The Historical Sociology (HS) approach to study state formation in the Middle East (Hinnebusch 2010, 2014) explicitly postulates looking at the decision-making process of the state-builders as a response to three primary challenges: nation-building, economic development and authority building. This response is being shaped by numerous possibilities, constraints and threats of both domestic and external character, and in result may lead either towards inclusive and competitive political system or, quite contrary, to authoritarian upgrade. The Hashemite Kingdom of Jordan, with its inseparable tradition of the neopatrimonial rule, seems to be a case of the latter. This paper thus looks at the way the authoritarianism has been incorporated into the state-building process in Jordan, how it has entangled the social fabric and manifests itself on different arenas of the socio-political reality of the monarchy. Specifically, the study aims to show how the intrinsic features of Jordanian society – tribalism, clientelism and lack of coherent identity – have in fact strengthened the position of authoritarian regime and allowed it to resort regularly to divide and rule, elite co-optation and crony capitalism strategies. Finally, the paper indicates the path dependency of the state-building process which has led to a resilient authoritarianism with only limited electoral contestation in the contemporary Jordan.

State, Society, and Leader Succession in Jordan
Andrew Spath, American University

Leadership change in authoritarian regimes can be trying episodes for incumbent governments and incoming leaders. Scholars have noted the “uncertainty,” “vulnerability,” and “crisis of legitimacy” that often follow from non-democratic leadership transitions, particularly those replacing long-term incumbents. The event creates an imperative for governments to manage the transition, and it simultaneously presents an opportunity for opponents to direct claims and grievances toward a new target. In this way, leadership change marks the advent of a new relationship between ruler and ruled. Through an investigation of the leadership succession from King Hussein of Jordan to his son Abdullah II in 1999, I seek to answer two related questions. First, how do leaders attempt to manage this key event through the strategic use of rhetoric, symbols, and public initiatives? Second, how are these efforts challenged or accepted by political opposition and activists? The study uses a mixed methods approach to events analysis, combining content analysis of Arabic and English newspapers and interview-based fieldwork to explore state-society interaction during the passage of power in Jordan.
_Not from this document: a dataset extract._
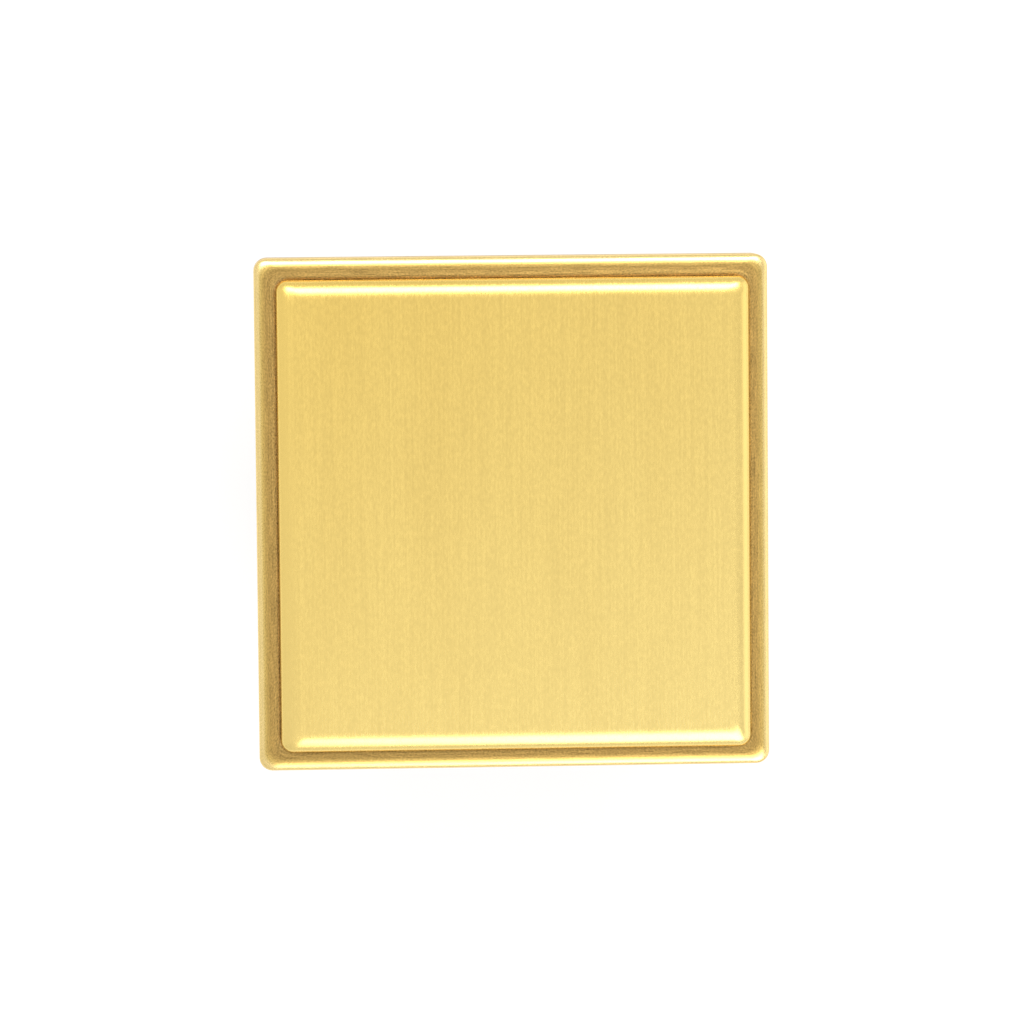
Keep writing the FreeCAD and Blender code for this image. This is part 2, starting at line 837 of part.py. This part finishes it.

A liberated parliament, a liberated monarchy? The meeting of the Twain in Jordan
Paul Esber, The University of Sydney

The discourse of liberation in Jordan has taken many forms in the twenty first century. King Abdullah II is intent on liberating the country’s stagnant economy, while the opposition, both formal and informal, have continued to pursue the cause of a liberated and accountable parliament. Each of these has adopted a renewed significance in the wake of the Arab Spring, which has revealed that although the reform game remains relevant in Jordan, it will not do so perpetually. Conventional analyses of political change generally posit the interests of one collective against those of another. Thus revolution or reformation can appear as binary trajectories, zero-sum games where one side is required to lose in order for another to gain. This is not to deny the reality that where the recalibration of power is concerned there will inevitably be those who gain more than others. However both reform and revolutionary movements in the Arab World have called on institutions of state to follow through on the cries for dignity, bread and liberation emanating from the street. Asef Bayat has designated this phenomenon an example of “refo-lution”, the amalgamation of a revolutionary agenda with a reform process. Demonstrations in Jordan fall into this category. This paper will argue that the Arab Spring and its aftermath have demonstrated that the interests of the Jordanian Monarchy must become closer aligned with those of the population. And that this requires liberating the parliament, making it more of an independent governing body.

Jordan’s Self-Fulfilling Prophecy: The Production of Feeble Political Parties and Perceived Perils of Democracy
José Ciro Martínez, University of Cambridge

Why does authoritarianism persist in Jordan? Leading approaches answer this question by emphasizing the importance of institutional arrangements and strategies which structure the choices made by members of the opposition, economic elites and the military. More recent works have highlighted the significance of international support and economic liberalization, along with the pathways and processes through which they have allowed Jordan’s ruling elite to bolster the coalitions supporting authoritarian rule. Undoubtedly, the intersection of institutional factors and external alliances are key factors in explaining ‘monarchical exceptionalism,’ but they cannot by themselves explain how the Hashemite regime successfully sidesteps demands for political change. Drawing upon Laclau and Mouffe’s theory of discourse (1986), defined as a horizon of ‘multifarious practices, meanings and conventions…through which a certain sense of reality and understanding of society are constituted,’ this paper scrutinizes the importance of Hashemite nationalism to authoritarian durability. The paper will focus on Hashemite nationalism’s articulation, the power relations and strategies through which it partially fixes the meaning of key nodal points, paying close attention to the regime’s depiction of democracy and opposition politics. The micro-dynamics behind long-standing divisions amongst the opposition, broad-based distrust in political parties and the cross-cutting coalitions that make authoritarian persistence in Jordan possible are not solely the result of material and institutional factors. Through the introduction of a new approach to democratization, this paper seeks to demonstrate the role and importance of hegemonic practices in the discursive realm, those that construct the imaginaries and ‘truths’ that make authoritarian rule possible.